Earlier this year, it was reported that Chromebooks had achieved higher sales to American school systems than Apple and regular PCs. Of course, that was one of the quarters where school system orders were at a lower ebb, so it’s not at all certain if those high percentages sustained themselves during traditional ordering seasons. But it’s also true that school systems nowadays are facing tighter budgets, and thus must be more frugal about choosing notebook computers for students. After all, you can buy packs of these Chromebooks for $150, each, or less. Traditional Macs and PCs simply can’t compete with that, even if they offer more power, a rich selection of apps, and more expansive management controls.
While Chromebooks have not succeeded so well in the regular commercial markets, having millions of students using them will only advance the platform in the long term. When parents want to buy PCs for their children, they might be asked to buy Chromebooks. Why? Because that’s what the students are already using at school. When Apple ruled the educational roost, students were more inclined to ask for Macs.
Is that poised to change? Does Google stand to benefit from these educational gains?
In part, maybe. In large part, I don’t think so. You see, many students are not going to want to be tethered to a limited selection of online apps beyond what they need for school. What about games? What about all the other apps, from chatting to creative, that they would routinely use on their Macs and PCs? Would they be willing to tolerate such a minimalist approach to personal computing?

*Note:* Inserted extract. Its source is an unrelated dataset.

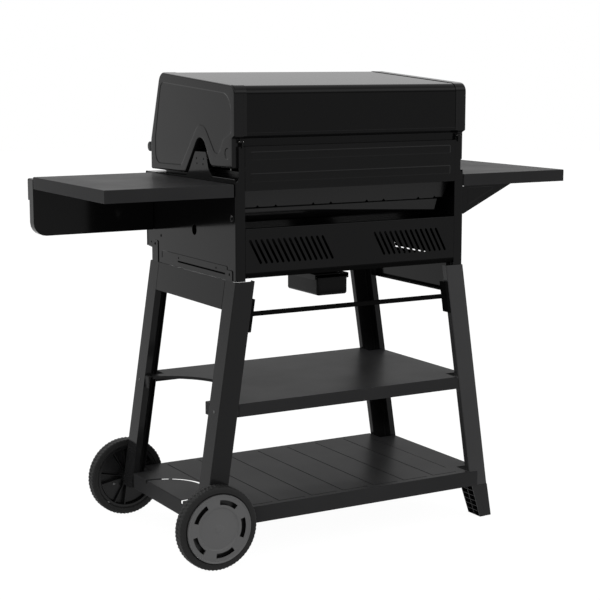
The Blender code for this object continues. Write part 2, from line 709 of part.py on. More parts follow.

I suppose as more and more people gain higher an higher online speeds, it may be possible to deliver web apps in a variety of categories that are fully as capable as those installed on your computer. Is this one of the reasons behind Google Fiber, where users in some U.S. cities are offered relatively affordable gigabit Internet access? Other ISPs are getting into the act. In the Phoenix area, both Cox and even CenturyLink, descended from a traditional telco, are busy rolling out gigabit services.
If the touchy issue of bandwidth caps can be dealt with, it may reach a point where the experience of flexibility of accessing apps on your Mac or PC, or from the cloud, may be mostly identical. You could still buy or subscribe to an online app, and, some day, you’d have a rich selection free of the needs of local storage, except for enough to manage local backups when online access is not available or interrupted.
Maybe Steve Jobs had the right idea after all when he envisioned web apps for the first iPhone. But the world wasn’t ready. I don’t know all the reasoning, but would that explain, in part, why he reluctantly agreed to an App Store? Now it appears Apple may be poised to move in the other direction to some degree. If cheap and, for all practical purposes, super fast and unlimited online access expands around the civilized world, it may be that a relatively inexpensive thin client solution will take over the PC world. And, yes, I assume your data will be securely encrypted during its back and forth journey.
As a long-term bet, is Google onto something with the Chrome OS and Chromebooks? How does Apple and Microsoft respond?
In case you’re wondering, I’ve contacted Google about reviewing a Chromebook, so I can properly evaluate the platform and its potential.